Problem statement
In the entries below, the lines from the one with "make_heel(heel)" through the one with "obj.parent = empty" are to be copied exactly; both ends count.

Dataset entries
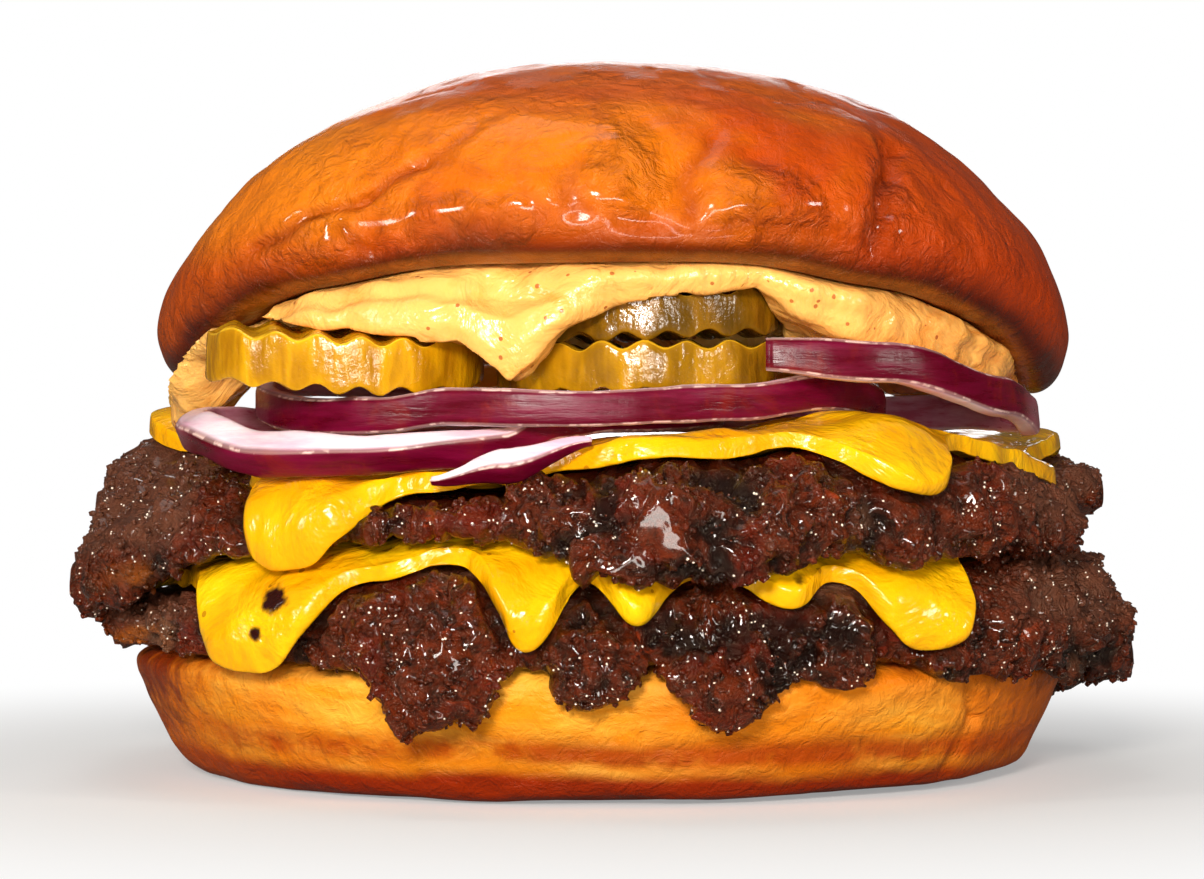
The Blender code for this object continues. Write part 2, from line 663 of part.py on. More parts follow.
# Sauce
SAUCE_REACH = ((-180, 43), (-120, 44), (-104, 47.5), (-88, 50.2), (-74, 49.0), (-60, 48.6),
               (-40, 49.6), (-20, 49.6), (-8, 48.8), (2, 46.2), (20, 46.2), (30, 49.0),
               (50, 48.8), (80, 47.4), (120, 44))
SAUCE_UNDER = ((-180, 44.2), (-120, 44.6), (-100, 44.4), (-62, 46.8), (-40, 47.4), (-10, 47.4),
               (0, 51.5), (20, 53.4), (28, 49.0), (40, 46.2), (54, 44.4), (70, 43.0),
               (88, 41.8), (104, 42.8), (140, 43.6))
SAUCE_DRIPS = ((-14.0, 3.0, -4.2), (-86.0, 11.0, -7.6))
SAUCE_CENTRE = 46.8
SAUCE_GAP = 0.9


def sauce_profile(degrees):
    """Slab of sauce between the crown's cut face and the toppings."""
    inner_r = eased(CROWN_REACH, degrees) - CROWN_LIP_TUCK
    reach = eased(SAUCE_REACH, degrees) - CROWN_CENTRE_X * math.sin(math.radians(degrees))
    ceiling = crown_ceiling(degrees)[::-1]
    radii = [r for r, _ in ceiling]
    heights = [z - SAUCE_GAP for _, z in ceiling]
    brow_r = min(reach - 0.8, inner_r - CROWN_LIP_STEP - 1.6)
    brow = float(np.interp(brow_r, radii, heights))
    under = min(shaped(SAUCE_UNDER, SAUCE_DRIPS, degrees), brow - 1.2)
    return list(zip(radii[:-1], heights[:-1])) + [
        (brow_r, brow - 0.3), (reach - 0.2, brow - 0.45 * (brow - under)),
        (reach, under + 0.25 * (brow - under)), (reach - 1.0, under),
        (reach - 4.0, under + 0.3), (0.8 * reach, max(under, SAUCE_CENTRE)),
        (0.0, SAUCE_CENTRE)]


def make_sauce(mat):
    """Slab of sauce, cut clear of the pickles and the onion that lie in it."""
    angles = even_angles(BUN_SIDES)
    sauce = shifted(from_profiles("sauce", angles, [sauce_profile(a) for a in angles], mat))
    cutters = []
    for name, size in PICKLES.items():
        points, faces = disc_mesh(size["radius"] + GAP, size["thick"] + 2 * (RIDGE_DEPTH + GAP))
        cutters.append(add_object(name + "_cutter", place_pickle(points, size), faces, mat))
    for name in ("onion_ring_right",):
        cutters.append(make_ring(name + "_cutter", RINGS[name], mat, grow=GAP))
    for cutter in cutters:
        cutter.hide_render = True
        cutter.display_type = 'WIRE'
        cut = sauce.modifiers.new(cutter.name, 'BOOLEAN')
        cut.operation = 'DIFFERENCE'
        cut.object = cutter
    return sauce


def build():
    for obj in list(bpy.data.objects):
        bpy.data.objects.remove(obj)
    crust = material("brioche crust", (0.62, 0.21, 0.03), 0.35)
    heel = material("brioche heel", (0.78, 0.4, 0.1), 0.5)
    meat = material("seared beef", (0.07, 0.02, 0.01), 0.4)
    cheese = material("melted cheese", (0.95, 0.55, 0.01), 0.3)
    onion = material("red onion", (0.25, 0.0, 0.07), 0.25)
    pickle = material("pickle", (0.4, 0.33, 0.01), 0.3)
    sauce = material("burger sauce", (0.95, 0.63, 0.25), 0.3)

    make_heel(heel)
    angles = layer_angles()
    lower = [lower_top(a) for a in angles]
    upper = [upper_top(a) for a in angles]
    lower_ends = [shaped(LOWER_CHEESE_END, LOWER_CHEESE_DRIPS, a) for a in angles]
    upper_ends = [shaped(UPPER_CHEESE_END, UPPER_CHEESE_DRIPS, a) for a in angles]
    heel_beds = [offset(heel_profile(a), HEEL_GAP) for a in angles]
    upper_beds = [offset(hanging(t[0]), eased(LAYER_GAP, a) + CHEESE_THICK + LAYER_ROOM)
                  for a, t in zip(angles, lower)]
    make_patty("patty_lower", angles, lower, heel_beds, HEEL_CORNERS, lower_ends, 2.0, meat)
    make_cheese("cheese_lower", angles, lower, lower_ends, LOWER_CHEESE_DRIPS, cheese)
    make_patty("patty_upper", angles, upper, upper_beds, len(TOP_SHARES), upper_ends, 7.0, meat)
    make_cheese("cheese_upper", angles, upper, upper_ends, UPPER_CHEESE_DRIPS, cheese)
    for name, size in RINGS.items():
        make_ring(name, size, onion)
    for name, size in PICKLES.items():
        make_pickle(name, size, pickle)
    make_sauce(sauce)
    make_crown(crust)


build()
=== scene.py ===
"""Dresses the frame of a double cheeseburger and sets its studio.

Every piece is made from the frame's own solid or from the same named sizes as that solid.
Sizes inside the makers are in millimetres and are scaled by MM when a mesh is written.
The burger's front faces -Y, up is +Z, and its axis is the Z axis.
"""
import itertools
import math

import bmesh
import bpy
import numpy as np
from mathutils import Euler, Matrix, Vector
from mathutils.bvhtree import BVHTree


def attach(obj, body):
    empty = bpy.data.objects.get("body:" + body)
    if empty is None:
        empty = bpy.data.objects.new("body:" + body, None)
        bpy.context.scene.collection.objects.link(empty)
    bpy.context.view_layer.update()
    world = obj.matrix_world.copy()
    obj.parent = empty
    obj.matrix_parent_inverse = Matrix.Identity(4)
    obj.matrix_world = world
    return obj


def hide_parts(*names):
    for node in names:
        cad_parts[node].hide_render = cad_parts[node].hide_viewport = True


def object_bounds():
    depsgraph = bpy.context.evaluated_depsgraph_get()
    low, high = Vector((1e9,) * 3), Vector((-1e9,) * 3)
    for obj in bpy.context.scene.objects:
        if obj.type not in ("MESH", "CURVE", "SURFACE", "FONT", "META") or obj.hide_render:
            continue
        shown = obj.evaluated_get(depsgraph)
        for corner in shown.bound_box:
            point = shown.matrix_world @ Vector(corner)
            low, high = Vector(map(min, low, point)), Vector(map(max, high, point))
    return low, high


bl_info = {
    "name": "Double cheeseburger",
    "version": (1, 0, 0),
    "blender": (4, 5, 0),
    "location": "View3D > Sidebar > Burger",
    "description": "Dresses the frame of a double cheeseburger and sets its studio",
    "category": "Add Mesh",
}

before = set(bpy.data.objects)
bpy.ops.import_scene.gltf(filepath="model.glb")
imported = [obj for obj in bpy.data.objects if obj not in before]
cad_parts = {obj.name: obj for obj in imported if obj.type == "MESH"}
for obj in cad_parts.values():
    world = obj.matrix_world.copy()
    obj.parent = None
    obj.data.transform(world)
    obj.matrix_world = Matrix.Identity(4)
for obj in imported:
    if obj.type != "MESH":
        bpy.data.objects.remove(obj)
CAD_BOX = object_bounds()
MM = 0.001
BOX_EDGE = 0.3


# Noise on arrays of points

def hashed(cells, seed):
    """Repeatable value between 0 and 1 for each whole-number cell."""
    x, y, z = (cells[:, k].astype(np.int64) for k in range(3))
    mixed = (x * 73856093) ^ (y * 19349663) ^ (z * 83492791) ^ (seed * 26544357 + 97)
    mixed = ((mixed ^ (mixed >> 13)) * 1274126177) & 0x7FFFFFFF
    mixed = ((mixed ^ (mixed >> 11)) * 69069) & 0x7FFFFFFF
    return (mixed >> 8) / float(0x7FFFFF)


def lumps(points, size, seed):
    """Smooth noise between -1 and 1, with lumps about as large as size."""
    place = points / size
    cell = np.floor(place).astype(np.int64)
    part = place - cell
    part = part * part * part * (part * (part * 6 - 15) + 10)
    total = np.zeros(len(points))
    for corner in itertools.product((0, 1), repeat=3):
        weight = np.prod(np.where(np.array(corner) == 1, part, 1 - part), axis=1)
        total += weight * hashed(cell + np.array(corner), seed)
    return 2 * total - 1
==
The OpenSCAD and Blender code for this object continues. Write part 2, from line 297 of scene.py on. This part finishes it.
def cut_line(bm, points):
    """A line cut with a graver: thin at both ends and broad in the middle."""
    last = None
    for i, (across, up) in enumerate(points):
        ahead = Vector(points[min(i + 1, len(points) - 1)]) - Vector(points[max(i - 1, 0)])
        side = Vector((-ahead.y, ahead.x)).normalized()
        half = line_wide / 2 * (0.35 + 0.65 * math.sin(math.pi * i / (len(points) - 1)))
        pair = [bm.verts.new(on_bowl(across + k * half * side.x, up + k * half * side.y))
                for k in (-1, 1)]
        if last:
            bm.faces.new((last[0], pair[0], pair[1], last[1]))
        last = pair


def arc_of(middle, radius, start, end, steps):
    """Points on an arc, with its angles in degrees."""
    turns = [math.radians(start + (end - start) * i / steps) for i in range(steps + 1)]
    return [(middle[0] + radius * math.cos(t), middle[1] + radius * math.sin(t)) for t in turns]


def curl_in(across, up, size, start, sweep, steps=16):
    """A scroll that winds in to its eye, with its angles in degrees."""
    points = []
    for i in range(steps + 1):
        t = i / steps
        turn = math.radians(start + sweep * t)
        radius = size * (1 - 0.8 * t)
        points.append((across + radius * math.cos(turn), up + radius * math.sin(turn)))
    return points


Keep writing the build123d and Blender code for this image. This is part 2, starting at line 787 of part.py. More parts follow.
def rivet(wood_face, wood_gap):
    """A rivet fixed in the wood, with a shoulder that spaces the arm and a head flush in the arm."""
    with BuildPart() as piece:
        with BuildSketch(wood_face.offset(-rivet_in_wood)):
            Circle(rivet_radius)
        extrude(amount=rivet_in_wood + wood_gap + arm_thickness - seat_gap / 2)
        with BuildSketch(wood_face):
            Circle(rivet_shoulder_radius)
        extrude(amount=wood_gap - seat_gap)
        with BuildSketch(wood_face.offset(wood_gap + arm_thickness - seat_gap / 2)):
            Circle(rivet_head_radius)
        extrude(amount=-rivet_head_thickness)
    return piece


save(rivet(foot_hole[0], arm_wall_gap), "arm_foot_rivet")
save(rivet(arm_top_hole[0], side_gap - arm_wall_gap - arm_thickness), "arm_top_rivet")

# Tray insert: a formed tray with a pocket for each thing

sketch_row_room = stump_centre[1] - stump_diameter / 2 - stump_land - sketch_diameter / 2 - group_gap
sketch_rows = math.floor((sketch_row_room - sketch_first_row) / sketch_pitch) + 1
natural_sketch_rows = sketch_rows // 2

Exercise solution
    make_heel(heel)
    angles = layer_angles()
    lower = [lower_top(a) for a in angles]
    upper = [upper_top(a) for a in angles]
    lower_ends = [shaped(LOWER_CHEESE_END, LOWER_CHEESE_DRIPS, a) for a in angles]
    upper_ends = [shaped(UPPER_CHEESE_END, UPPER_CHEESE_DRIPS, a) for a in angles]
    heel_beds = [offset(heel_profile(a), HEEL_GAP) for a in angles]
    upper_beds = [offset(hanging(t[0]), eased(LAYER_GAP, a) + CHEESE_THICK + LAYER_ROOM)
                  for a, t in zip(angles, lower)]
    make_patty("patty_lower", angles, lower, heel_beds, HEEL_CORNERS, lower_ends, 2.0, meat)
    make_cheese("cheese_lower", angles, lower, lower_ends, LOWER_CHEESE_DRIPS, cheese)
    make_patty("patty_upper", angles, upper, upper_beds, len(TOP_SHARES), upper_ends, 7.0, meat)
    make_cheese("cheese_upper", angles, upper, upper_ends, UPPER_CHEESE_DRIPS, cheese)
    for name, size in RINGS.items():
        make_ring(name, size, onion)
    for name, size in PICKLES.items():
        make_pickle(name, size, pickle)
    make_sauce(sauce)
    make_crown(crust)


build()
=== scene.py ===
"""Dresses the frame of a double cheeseburger and sets its studio.

Every piece is made from the frame's own solid or from the same named sizes as that solid.
Sizes inside the makers are in millimetres and are scaled by MM when a mesh is written.
The burger's front faces -Y, up is +Z, and its axis is the Z axis.
"""
import itertools
import math

import bmesh
import bpy
import numpy as np
from mathutils import Euler, Matrix, Vector
from mathutils.bvhtree import BVHTree


def attach(obj, body):
    empty = bpy.data.objects.get("body:" + body)
    if empty is None:
        empty = bpy.data.objects.new("body:" + body, None)
        bpy.context.scene.collection.objects.link(empty)
    bpy.context.view_layer.update()
    world = obj.matrix_world.copy()
    obj.parent = empty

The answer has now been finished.